What is needed |
Keep only the lines that hold the string "picture", filtering out the rest of the entries below.

Entries provided |
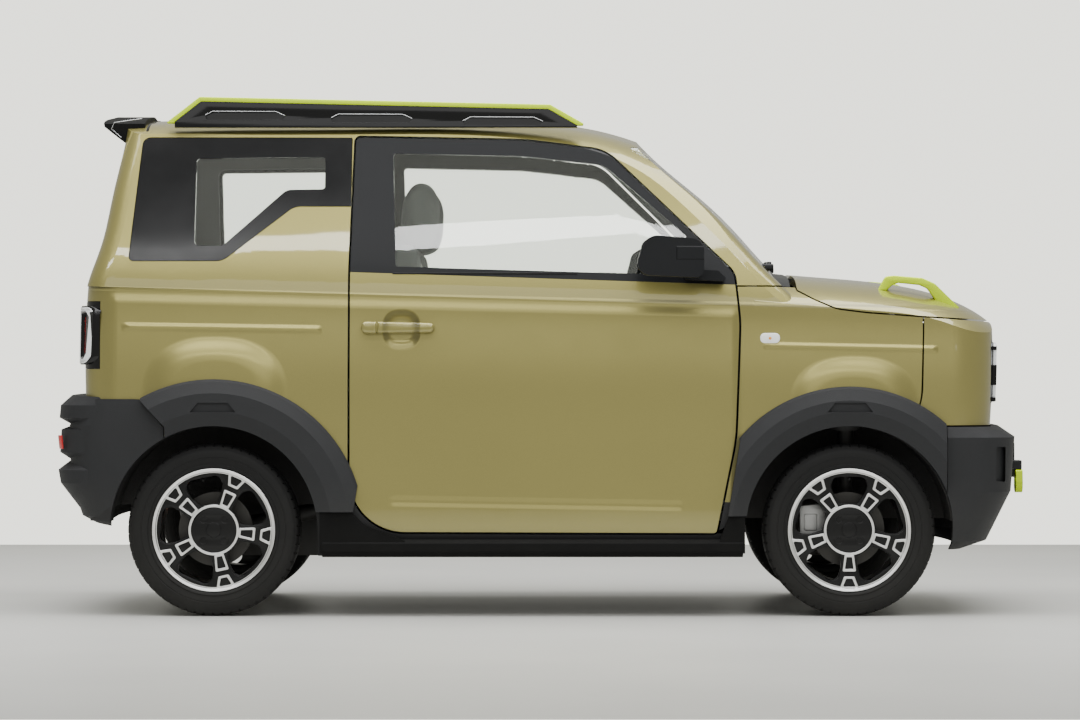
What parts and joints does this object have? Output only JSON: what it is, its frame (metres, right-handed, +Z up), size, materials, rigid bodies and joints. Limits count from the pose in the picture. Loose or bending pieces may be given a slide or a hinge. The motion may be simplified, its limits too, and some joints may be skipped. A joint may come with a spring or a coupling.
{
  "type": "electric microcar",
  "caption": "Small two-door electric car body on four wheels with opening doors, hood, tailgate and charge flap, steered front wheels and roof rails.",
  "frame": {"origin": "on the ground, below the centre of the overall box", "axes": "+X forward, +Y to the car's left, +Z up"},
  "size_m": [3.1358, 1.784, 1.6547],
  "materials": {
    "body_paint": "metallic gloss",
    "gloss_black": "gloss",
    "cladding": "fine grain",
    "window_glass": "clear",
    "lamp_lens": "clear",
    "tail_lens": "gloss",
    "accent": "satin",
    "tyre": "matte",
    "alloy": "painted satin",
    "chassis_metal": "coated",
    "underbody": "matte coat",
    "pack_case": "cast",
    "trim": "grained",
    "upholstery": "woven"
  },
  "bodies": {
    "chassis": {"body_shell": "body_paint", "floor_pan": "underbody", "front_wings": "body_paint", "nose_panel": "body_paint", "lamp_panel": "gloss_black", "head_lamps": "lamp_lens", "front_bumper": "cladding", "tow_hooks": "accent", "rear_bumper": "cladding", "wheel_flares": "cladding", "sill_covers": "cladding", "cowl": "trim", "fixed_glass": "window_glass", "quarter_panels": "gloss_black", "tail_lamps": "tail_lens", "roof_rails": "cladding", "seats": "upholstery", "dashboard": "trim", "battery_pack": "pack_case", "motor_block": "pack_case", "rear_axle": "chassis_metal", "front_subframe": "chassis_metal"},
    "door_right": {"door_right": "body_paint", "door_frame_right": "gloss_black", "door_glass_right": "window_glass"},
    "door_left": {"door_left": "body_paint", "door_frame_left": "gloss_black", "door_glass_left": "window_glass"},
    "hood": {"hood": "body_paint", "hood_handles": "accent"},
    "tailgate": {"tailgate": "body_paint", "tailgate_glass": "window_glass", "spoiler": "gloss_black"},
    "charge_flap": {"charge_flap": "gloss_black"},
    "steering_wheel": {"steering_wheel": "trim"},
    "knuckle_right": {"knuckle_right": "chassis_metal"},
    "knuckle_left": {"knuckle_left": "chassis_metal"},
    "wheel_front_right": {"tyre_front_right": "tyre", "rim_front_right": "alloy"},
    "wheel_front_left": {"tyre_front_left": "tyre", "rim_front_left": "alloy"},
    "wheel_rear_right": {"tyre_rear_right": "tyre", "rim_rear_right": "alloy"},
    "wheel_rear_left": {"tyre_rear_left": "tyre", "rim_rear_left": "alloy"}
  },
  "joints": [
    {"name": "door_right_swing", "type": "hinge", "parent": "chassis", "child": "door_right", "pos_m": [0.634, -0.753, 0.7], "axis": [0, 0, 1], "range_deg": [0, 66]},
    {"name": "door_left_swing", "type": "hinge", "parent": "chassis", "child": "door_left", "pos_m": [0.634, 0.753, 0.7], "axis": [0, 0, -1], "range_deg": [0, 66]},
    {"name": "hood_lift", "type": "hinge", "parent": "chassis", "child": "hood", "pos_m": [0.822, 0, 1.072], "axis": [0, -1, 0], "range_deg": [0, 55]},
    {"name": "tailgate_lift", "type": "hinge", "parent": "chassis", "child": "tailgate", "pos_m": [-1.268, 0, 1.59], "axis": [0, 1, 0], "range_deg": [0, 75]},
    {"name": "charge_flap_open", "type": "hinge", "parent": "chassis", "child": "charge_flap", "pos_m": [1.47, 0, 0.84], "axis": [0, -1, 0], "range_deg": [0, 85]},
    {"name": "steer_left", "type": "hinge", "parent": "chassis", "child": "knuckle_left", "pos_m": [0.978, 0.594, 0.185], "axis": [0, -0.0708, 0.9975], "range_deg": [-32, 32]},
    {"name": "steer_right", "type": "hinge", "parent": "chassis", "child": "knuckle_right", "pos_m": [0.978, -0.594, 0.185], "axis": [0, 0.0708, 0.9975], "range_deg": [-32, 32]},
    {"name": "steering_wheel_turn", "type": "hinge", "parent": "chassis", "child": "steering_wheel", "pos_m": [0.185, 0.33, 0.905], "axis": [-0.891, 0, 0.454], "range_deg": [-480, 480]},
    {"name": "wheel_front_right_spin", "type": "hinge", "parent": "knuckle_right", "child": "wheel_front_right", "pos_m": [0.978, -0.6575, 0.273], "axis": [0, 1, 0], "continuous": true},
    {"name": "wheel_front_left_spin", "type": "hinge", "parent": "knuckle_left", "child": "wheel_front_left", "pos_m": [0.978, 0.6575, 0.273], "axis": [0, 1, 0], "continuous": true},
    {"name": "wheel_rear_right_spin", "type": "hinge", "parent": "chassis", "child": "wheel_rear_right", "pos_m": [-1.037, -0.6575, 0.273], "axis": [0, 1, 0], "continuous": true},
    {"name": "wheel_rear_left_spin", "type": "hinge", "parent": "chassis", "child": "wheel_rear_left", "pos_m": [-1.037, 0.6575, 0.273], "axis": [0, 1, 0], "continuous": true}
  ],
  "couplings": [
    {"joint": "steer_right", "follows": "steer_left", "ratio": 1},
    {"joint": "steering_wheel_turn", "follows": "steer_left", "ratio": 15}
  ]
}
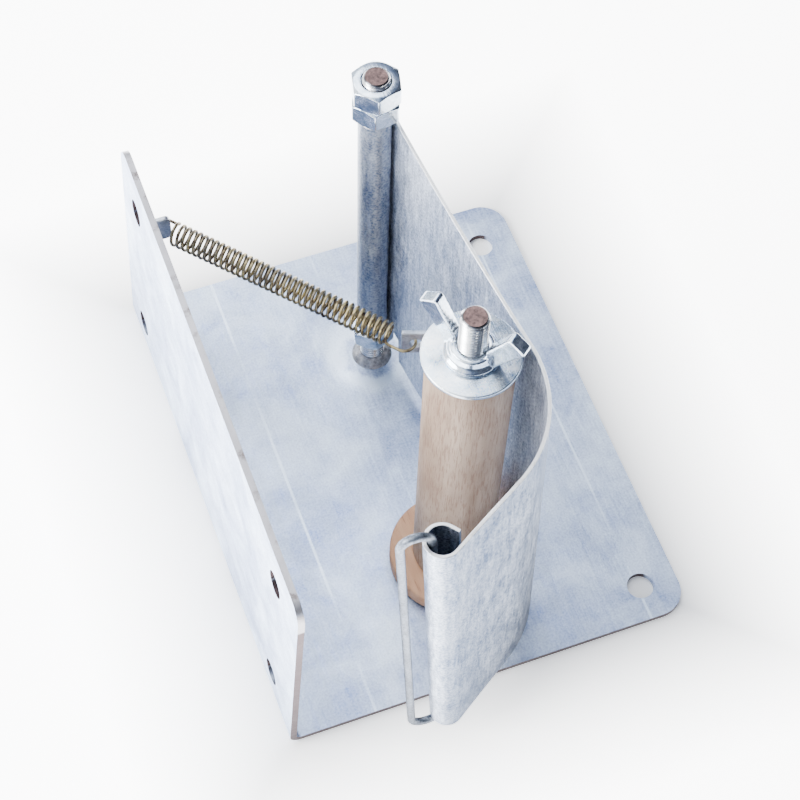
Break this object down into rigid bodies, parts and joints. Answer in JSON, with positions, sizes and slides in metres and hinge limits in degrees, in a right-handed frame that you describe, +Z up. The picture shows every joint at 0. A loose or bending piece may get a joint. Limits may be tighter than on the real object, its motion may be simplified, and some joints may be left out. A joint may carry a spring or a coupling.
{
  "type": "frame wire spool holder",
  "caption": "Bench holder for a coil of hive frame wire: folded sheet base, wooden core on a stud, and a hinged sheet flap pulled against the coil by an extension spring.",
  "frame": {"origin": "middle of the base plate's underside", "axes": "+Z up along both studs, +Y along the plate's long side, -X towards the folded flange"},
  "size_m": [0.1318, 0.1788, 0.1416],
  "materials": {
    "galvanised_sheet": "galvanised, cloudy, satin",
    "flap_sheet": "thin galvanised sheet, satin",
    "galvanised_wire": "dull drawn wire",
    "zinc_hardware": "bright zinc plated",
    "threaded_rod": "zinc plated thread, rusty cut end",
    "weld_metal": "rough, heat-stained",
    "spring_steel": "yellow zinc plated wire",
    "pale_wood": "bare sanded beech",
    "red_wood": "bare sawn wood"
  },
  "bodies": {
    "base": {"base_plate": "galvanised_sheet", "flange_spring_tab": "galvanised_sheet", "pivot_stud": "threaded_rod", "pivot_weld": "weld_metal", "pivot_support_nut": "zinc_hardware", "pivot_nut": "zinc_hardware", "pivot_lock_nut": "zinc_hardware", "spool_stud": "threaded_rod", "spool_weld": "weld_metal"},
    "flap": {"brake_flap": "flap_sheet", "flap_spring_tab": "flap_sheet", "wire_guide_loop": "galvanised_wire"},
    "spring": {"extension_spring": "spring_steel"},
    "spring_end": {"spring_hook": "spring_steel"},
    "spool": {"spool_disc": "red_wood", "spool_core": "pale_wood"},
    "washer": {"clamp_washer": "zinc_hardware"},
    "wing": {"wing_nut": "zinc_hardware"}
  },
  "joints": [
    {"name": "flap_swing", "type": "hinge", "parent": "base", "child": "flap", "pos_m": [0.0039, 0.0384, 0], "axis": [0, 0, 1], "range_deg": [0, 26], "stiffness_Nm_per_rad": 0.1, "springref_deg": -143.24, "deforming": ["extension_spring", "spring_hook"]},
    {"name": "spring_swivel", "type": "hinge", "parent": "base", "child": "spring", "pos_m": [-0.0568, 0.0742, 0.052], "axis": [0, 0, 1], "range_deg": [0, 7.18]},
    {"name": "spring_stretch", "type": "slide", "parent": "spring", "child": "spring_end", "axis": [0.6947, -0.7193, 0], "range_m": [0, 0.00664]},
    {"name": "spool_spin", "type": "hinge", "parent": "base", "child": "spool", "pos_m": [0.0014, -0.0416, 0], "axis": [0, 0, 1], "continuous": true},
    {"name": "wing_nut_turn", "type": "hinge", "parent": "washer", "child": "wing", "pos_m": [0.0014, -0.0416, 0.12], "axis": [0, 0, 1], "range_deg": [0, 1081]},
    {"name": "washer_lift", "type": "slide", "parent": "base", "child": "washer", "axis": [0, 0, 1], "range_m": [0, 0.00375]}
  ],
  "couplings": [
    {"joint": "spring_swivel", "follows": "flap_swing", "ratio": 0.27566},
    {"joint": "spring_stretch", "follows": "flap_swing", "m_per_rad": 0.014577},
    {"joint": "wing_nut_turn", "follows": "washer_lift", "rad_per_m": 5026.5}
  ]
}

Answer for the task |
What parts and joints does this object have? Output only JSON: what it is, its frame (metres, right-handed, +Z up), size, materials, rigid bodies and joints. Limits count from the pose in the picture. Loose or bending pieces may be given a slide or a hinge. The motion may be simplified, its limits too, and some joints may be skipped. A joint may come with a spring or a coupling.
Break this object down into rigid bodies, parts and joints. Answer in JSON, with positions, sizes and slides in metres and hinge limits in degrees, in a right-handed frame that you describe, +Z up. The picture shows every joint at 0. A loose or bending piece may get a joint. Limits may be tighter than on the real object, its motion may be simplified, and some joints may be left out. A joint may carry a spring or a coupling.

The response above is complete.